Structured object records
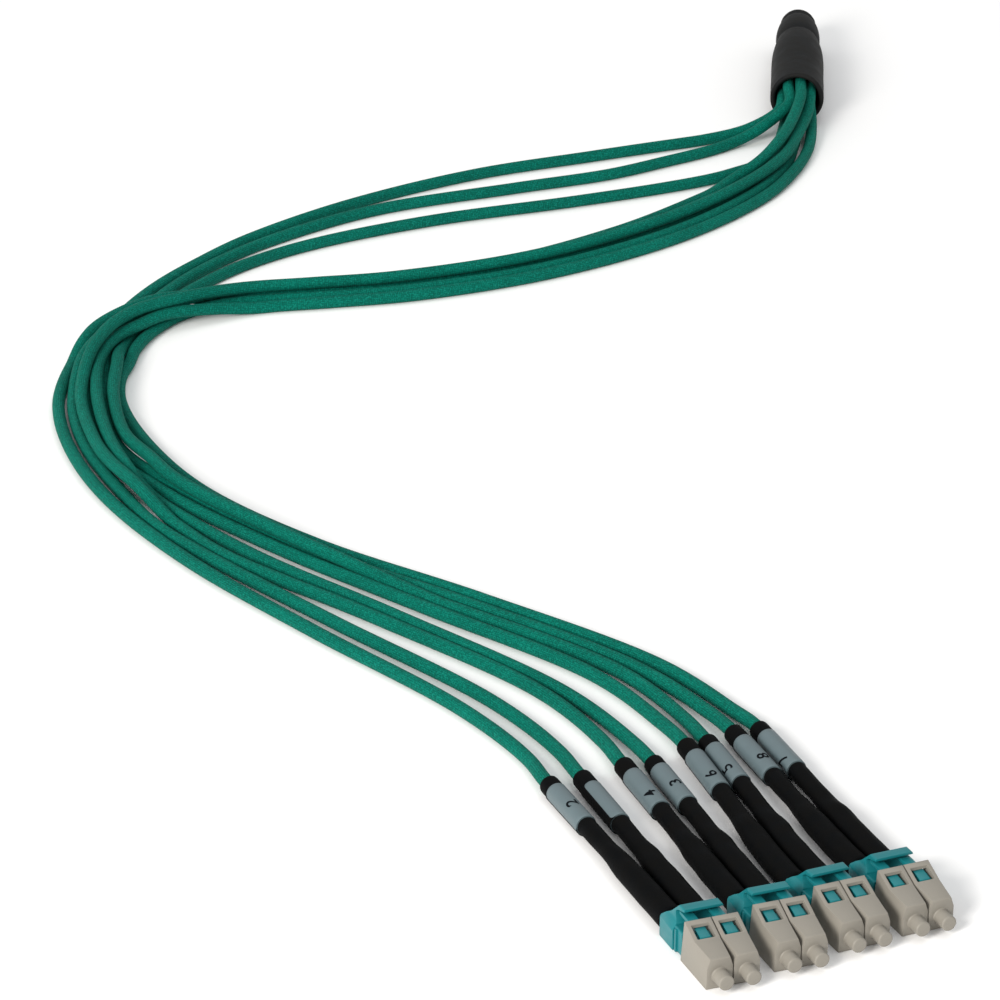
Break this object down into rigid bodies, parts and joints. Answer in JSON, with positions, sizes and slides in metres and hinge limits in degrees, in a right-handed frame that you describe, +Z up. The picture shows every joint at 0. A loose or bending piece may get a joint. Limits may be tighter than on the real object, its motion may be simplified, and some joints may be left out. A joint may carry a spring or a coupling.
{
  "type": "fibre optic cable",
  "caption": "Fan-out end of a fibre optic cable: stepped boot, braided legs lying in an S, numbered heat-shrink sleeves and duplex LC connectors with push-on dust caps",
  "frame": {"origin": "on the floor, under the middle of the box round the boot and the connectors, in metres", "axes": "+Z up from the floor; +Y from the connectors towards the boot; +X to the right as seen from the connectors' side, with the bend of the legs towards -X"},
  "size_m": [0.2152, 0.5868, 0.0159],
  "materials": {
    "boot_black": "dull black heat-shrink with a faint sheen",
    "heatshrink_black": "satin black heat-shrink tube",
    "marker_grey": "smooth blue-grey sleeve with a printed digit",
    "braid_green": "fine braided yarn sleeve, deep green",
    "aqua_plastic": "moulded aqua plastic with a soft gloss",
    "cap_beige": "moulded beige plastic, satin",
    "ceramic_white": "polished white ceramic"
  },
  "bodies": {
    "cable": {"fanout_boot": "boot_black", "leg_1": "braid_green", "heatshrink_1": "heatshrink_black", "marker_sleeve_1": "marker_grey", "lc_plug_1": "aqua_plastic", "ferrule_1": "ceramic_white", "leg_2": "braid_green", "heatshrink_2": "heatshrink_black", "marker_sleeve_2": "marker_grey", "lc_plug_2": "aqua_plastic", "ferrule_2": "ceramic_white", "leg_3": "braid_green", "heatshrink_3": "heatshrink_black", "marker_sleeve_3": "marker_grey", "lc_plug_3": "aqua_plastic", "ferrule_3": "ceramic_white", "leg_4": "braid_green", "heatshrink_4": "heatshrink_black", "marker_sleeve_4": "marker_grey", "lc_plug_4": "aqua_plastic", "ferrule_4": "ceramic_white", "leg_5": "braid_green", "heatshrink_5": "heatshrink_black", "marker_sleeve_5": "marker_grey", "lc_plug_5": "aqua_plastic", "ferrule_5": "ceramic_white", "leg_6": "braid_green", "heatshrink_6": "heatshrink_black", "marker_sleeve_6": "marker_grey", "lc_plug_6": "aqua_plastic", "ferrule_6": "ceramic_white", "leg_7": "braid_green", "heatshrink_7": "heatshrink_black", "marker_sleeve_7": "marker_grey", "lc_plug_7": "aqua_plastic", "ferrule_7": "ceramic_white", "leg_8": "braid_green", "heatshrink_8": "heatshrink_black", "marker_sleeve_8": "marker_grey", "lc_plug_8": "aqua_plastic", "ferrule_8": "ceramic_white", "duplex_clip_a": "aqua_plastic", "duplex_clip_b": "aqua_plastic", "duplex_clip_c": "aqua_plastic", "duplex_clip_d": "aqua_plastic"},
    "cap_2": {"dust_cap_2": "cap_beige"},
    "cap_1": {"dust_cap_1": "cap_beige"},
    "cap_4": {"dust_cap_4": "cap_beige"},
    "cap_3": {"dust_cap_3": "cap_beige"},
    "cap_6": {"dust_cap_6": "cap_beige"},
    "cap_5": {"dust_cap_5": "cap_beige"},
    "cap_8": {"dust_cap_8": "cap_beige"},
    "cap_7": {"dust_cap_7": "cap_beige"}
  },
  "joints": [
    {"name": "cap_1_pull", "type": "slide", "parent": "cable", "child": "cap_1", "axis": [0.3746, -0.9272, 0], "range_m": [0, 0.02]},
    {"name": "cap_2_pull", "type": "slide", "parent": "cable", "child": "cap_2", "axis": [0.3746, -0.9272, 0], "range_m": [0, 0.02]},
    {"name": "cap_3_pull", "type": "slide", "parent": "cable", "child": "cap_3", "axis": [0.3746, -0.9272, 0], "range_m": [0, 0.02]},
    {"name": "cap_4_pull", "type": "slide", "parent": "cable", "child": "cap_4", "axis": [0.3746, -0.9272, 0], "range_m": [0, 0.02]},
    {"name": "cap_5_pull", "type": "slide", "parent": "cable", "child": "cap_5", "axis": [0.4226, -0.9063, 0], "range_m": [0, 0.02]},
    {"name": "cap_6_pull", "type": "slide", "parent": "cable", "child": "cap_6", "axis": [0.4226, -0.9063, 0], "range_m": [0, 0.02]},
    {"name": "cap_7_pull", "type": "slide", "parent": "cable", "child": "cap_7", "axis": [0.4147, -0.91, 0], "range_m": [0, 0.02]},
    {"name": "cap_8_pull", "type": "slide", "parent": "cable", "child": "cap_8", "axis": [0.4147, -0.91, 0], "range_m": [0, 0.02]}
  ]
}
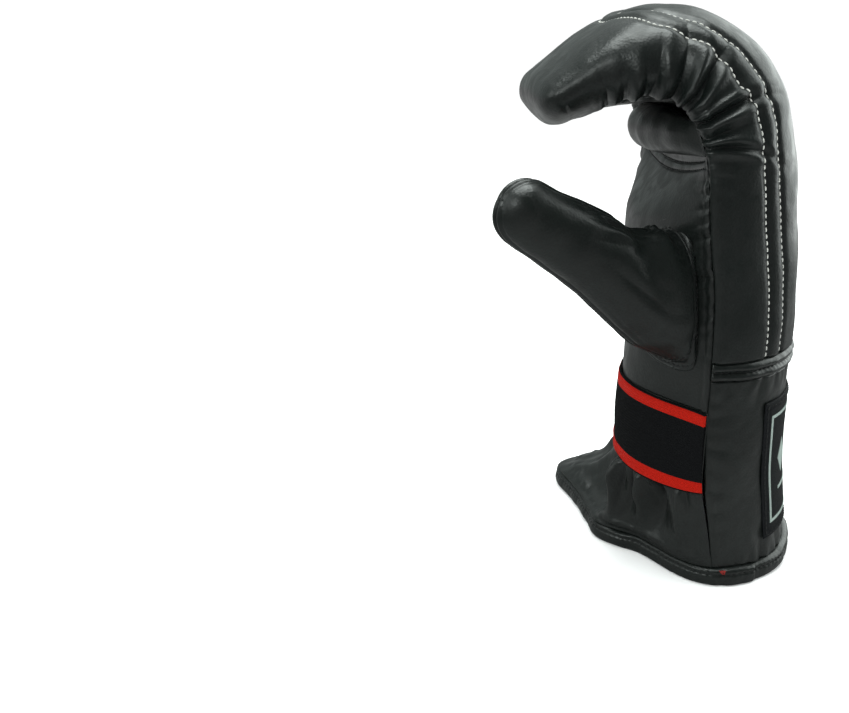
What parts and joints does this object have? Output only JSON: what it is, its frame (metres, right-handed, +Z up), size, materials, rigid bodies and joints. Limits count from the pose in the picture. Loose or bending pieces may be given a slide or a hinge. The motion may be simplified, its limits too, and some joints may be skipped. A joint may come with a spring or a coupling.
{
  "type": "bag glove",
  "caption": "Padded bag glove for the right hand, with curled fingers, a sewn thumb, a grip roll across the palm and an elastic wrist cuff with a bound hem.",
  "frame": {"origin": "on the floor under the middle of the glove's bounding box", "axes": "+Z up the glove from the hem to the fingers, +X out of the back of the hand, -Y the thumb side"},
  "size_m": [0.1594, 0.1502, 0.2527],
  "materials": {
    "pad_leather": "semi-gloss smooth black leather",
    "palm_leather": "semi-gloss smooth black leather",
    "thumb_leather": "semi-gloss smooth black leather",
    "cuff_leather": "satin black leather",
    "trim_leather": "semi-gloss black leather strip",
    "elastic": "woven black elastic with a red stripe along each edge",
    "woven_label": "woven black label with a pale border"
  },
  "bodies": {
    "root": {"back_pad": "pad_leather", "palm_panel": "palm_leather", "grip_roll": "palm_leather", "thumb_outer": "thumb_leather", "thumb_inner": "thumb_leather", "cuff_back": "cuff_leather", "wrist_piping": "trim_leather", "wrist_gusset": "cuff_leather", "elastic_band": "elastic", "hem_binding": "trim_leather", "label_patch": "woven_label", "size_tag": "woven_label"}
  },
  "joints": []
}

Your task: From the data above, pick out each line containing "metres" and copy it.

Answer for the task:
Break this object down into rigid bodies, parts and joints. Answer in JSON, with positions, sizes and slides in metres and hinge limits in degrees, in a right-handed frame that you describe, +Z up. The picture shows every joint at 0. A loose or bending piece may get a joint. Limits may be tighter than on the real object, its motion may be simplified, and some joints may be left out. A joint may carry a spring or a coupling.
  "frame": {"origin": "on the floor, under the middle of the box round the boot and the connectors, in metres", "axes": "+Z up from the floor; +Y from the connectors towards the boot; +X to the right as seen from the connectors' side, with the bend of the legs towards -X"},
What parts and joints does this object have? Output only JSON: what it is, its frame (metres, right-handed, +Z up), size, materials, rigid bodies and joints. Limits count from the pose in the picture. Loose or bending pieces may be given a slide or a hinge. The motion may be simplified, its limits too, and some joints may be skipped. A joint may come with a spring or a coupling.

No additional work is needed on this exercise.